54.《ネタバレ》 俺が「キサラギ」を見直し再評価するキッカケになった映画。
70年代風のスポーツ映画・・・いやTVドラマの感触。
人間の善良さを信じぬく物語に、我々は何処か懐かしさを覚えるのだ。どの世代にも関係なく。
毎回凝ったOPの佐藤裕市、簡単な自己紹介。
撮影は「キサラギ」でも組んだ川村明弘。
未来への不安、悲惨な人生想像、それを中断するように飛んでくるカーリングのブラシ。
劇中で幾度も画面を横切る自転車、軽トラ。少女たちは車をコントロールするようにカーリングの石を滑らせ、走らせていく。
「キサラギ」同様にアイドル(偶像)・憧れに誘われる主人公。「キサラギ」と違い最初からハッキリと映されるアイドル。
「キサラギ」に振り回される男たち、「シムソンズ」のために団結する女たち。
他に何も無い、何もないからみんなカーリングに熱狂し、何もないから勉強して現状から“抜け出そう”とする。
主人公も先輩への“憧れ”しかなかったから見栄を張ってしまう。
そんな何もないからこそ一つの事を徹底的に極める人々、それを追うメディア。
ブラシで擦るのは牛舎を綺麗にするため、石を走らせるため、己の未来を拓くため。
いつの間にか揃っていく面々、分かりやすいカーリング講座、「simsons」のゼッケンで自分を飾る。
シンプソンズ(The Simpsons)。とシムソンズ(simsons)。彼女たちはオリジナルの「シムソンズ」になれるのかなれないのか。
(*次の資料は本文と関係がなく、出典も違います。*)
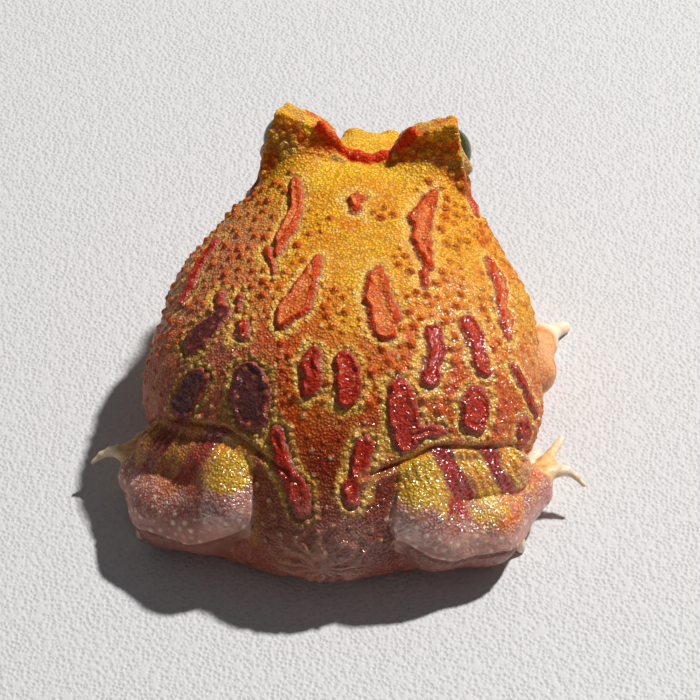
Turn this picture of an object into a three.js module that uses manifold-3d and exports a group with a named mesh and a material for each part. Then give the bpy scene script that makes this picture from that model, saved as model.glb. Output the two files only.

鏡に映るコーチ、憧れが遠のいていく現実、石に振り回される面々。
手に書いて覚える“勉強”。でも机と向き合い自分を偽る勉強とはワケが違う。
ワンマン少女、農家の少女、ずうずうしい少女、挨拶は「最低」の勉学少女。
それぞれが石で打ち砕きたい現実を抱え、嘘をつき続ける。
対照的に現金なコーチは自分に嘘をつけない。ホタテ漁に打ち込むのは幼い子供のため、誇れる“恥”をかいたのも仲間の名誉のために。
正直者と嘘つき少女たちの邂逅。
幾度も響くゼロ(0点)の言葉、丸い形。
ブラシを奪うのは人質にするため、たまねぎを切るのは女を泣かすため、声を出すのは自分を鼓舞するため、資金を集めるため、警察の手から逃げるため。
少女たちが走れば石も氷の上を走る走る走る。
ド素人もプロもイチからミッチリ訓練、木に刻まれる“目標”。
氷職人の超カッコイイ丸投げ、トイレのドアで練習、授業中も脚を動かさずにはいられない。
一応挨拶と握手はするようになる司令塔さん。彼女が“一線を越えた”のは自分のためか「1点」を目指す他人のためか。
やっと不平不満が爆発する。
「ずうずうしい!」という言葉のブーメランの投げ合い。
悪役に徹するホワイトエンジェルズ。名前と正反対の漆黒のユニフォーム。
表情が活き活きしたシムソンズに対し、エンジェルズの面々の表情の暗さは何なのだろう。
監督は何故、藤井美菜のような女性をエンジェルズ側にもキャスティングしなかったのだろう。エンジェルズがミキに嫉妬しているような側面も感じる。
ミキの過去がコーチの出した写真と記事だけで語られるだけ。ミキもあまり自分の過去は語らなかった。
ミキは言葉ではあまり語らない。
放り投げられたコインに思わず走り出すような、行動で示す女性だった。海の中に躊躇無く脚を入れるのだから。やはり他人のために頑張ってしまうタイプの女の子だった。
勝つ前の1点・勝つための1点。笑顔でエールを送る。
身を引き締める衣装と刺繍、大事なものを譲り合う女たち。初雪、ミキの選択、緊張をほぐす笑顔。